Thursday, October 10, 2013

What Is It? (2005): Horror of the other

The Other Films Classic

What is it? (2005)
dir: Crispin Glover

Original Review (circa 2005)
The mere mention of Crispin Glover is enough to send some geek's panties in a bunch. His landmark appearance in Back to the Future as George McFly has sealed him into the American conscience forever. More recently, he has been trying to get back into the culty subconscious with Bartleby and Willard.

This time, however, Crispin has made a 76-minute, cheap dada film. At times it reminded me of genius, while overall it almost insulted me, but not because of its content. Content?

What Is It? is a movie where, in one half of the movie, all of the actors have Down's Syndrome, giving it a freakshow feel to it. The other half of the movie includes Crispin Glover, Adam Parfrey, and a guy with cerebral palsy. This all had the feel of what John Waters was attempting to do with Desperate Living, and simultaneously feeling more successful and failing miserably.

The half with the Down's Syndrome actors also features many many killed snails. It is about a guy who has snails, and ends up killing one. He is also tormented by a bunch of other people, and a grasshopper. He falls in love with 2 girls, one of which he has sex with in a graveyard. He also has a falling out with a friend who teases him.

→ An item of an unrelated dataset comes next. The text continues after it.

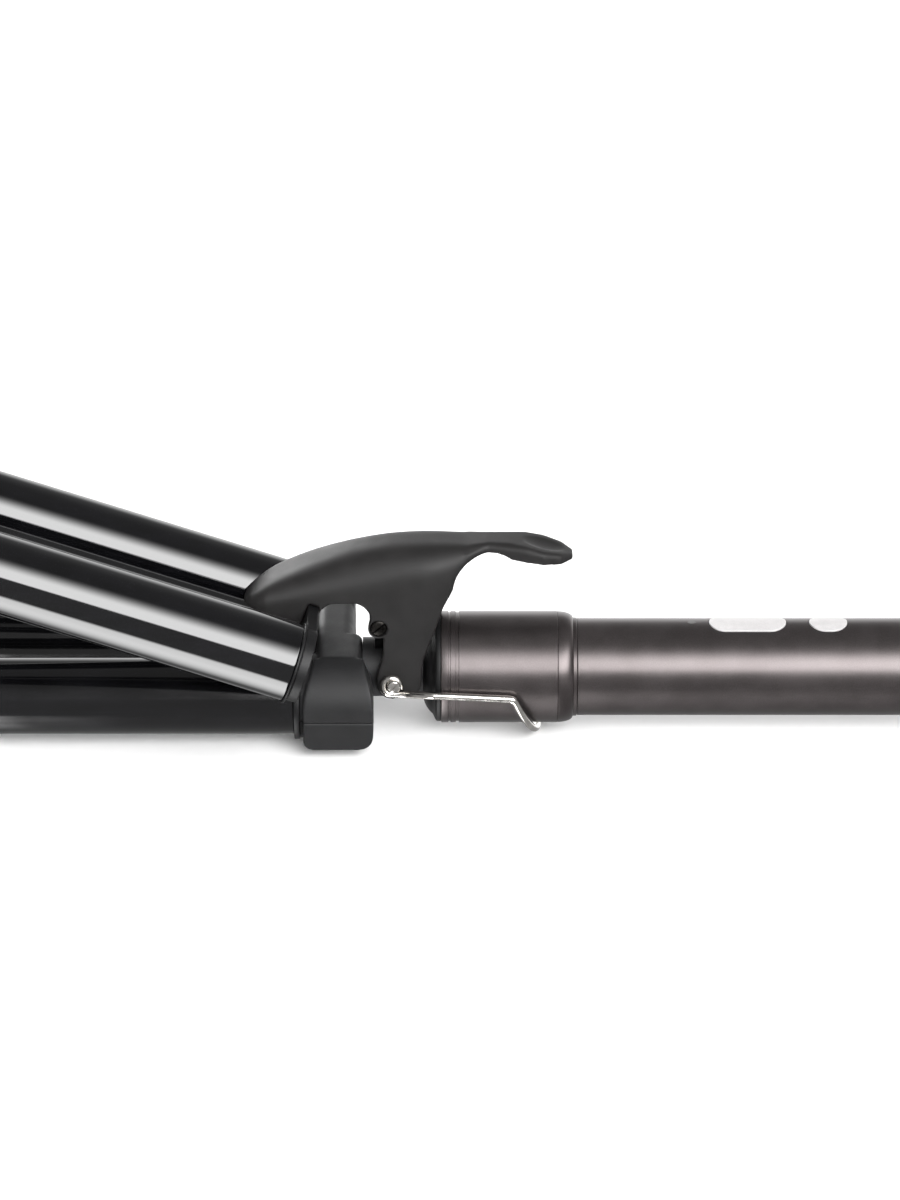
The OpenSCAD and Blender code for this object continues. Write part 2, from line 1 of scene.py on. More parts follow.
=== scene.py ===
"""Looks of a hair waver: two fixed and two hinged barrels, a thumb lever and a round handle.

The pieces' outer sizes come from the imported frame, and their details from the settings or
from named values beside them. Lengths are in millimetres from the hinge's axis until a piece
is placed; the frame itself is in metres.
"""

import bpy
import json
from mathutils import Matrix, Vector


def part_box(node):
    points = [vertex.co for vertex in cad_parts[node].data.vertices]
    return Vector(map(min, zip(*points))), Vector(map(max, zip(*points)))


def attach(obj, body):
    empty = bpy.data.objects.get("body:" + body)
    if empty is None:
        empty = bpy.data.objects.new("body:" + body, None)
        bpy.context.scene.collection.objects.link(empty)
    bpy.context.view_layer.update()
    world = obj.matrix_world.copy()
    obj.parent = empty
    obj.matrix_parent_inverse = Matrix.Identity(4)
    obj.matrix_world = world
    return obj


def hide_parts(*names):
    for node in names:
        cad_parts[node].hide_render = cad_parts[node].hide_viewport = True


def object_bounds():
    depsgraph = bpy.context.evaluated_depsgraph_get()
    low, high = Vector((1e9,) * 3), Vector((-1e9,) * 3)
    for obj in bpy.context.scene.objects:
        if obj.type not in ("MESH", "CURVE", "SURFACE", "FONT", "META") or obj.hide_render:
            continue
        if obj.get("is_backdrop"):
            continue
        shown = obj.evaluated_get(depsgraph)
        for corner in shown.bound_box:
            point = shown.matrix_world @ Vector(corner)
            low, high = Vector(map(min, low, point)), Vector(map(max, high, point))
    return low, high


bl_info = {
    "name": "Hair waver",
    "version": (1, 0, 0),
    "blender": (4, 5, 0),
    "location": "View3D > Sidebar > Waver",
    "description": "Builds the waver's visible pieces, finishes and studio around its CAD frame",
    "category": "Object",
}

import json
import math

import bpy
from bpy.props import FloatProperty, PointerProperty, StringProperty
from mathutils import Matrix, Vector

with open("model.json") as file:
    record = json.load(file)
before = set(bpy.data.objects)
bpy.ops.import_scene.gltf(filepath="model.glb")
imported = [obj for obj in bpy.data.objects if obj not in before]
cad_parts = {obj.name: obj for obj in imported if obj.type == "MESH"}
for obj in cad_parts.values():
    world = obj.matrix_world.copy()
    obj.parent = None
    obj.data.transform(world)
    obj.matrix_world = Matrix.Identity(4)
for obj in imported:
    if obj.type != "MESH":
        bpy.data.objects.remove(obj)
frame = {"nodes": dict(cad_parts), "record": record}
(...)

In a weird semi-interior set, Crispin Glover is the director of this show. He is something like the control of the guy's mind, and the cerebral palsy guy is something like the sexuality. Well, he at least gets masturbated in explicit scenes. There is other "shocking" imagery made humorous, like Nazi Swaztikas crossed with Shirley Temple, and minstrels in black face saying they're Michael Jackson.

In the outside world, the tormentor is still dealing with his love of killing snails and being beaten by the other people. They beat him with rocks, and such. Later, they beat the minstrel after putting him on trial.

Back to the interior, Crispin Glover is still the ruler of his set, and tries to control everybody, but fails miserably.

What Is It? makes less sense than Dr. Caligari, and has more than a passing style stolen from it. The claustrophobic mental space feels very much like the way the no-wall sets of Dr. Caligari felt claustrophobic. They also had some dialogue that was absolute nonsense. And, it was all wrapped up with absurdist imagery for humor.

The problem is, about 20 minutes into the movie...maybe a little more...What Is It? runs out of imagery. For the next 56 minutes, we keep running on the same sets of images, only introducing new imagery in the form of an absurdist puppet show. The movie seems little more than a movie which attempts to push the envelope in offensive and taboo imagery. It tries to mock and confuse the audience. But, the issue is that it only has enough different imagery for a 40 minute movie.

Even worse than that, the cinematography, set design, and everything else felt very very cheap and almost unplanned. It felt like "OK, this is the way we can do it and get it out of the way." It didn't feel interesting, and was quite...boring. Dr. Caligari, on the other hand, had amazing cinematography and framing. The difference between the two is quite astounding.

What Is It? is the first movie in a trilogy by Crispin Glover, who has only completed the first two movies, with the second being It is Fine. Everything is Fine! Having seen the second movie, It is Fine deals more with genre filmmaking and ripping apart expectations.  The only thing really linking the two are Crispin Glover and the actor with CP, who also wrote the screenplay for It is Fine.

What is It? will always suffer from the lack of original imagery to fill the running time.  In fact, I still believe in most of the review I wrote with little exception except for my take on the movie's nihilism and lack of meaning itself.  With a little bit more world view, one realizes Glover is using horrific imagery to create an absurdist normalization of horror movie tropes.  People with Down's Syndrome are automatically the other of society, and normally they would be the horror movie villains. Indeed, Glover is having them kill snails with impunity.

At the same time, Glover is attempting (though I still believe he was failing) in trying to show that the actual horror is selling out, and commercialization of the image.  This is why he had absurdist puppet shows with laundry boxes.  This is why he had Shirley Temple the Nazi, or the minstrel form of Michael Jackson.  It is all about crossing the horror with the commercialization.  In more recent times, he would be able to get away with showing images of Sandra Bullock with her Nazi boyfriend surrounded by satanic imagery.  It really doesn't add up to much except that Crispin Glover hates having to hock his image.

Ultimately, the Down's Syndrome people are the heroes and victims of the semi-existent horror imagery.  The villains are the society that sells people and makes everything into a taboo.  Because, by othering everything, including minstrels and Nazis, we are also othering those like the actors with Down's Syndrome.  This is an inversion of the usual imagery, which is why it seems so shocking. Well, that and the killing of snails.

It's still a movie whose intent is to shock, and it isn't shocking because it intends to.  Other people might be shocked by the loads of taboo imagery contained within, but the internet has been jading us. As an absurdist film, What is It? fails to keep things interesting for its relatively short running time, which is one of the worst things a film can do.

Available only as roadshow whenever Crispin Glover tours with it.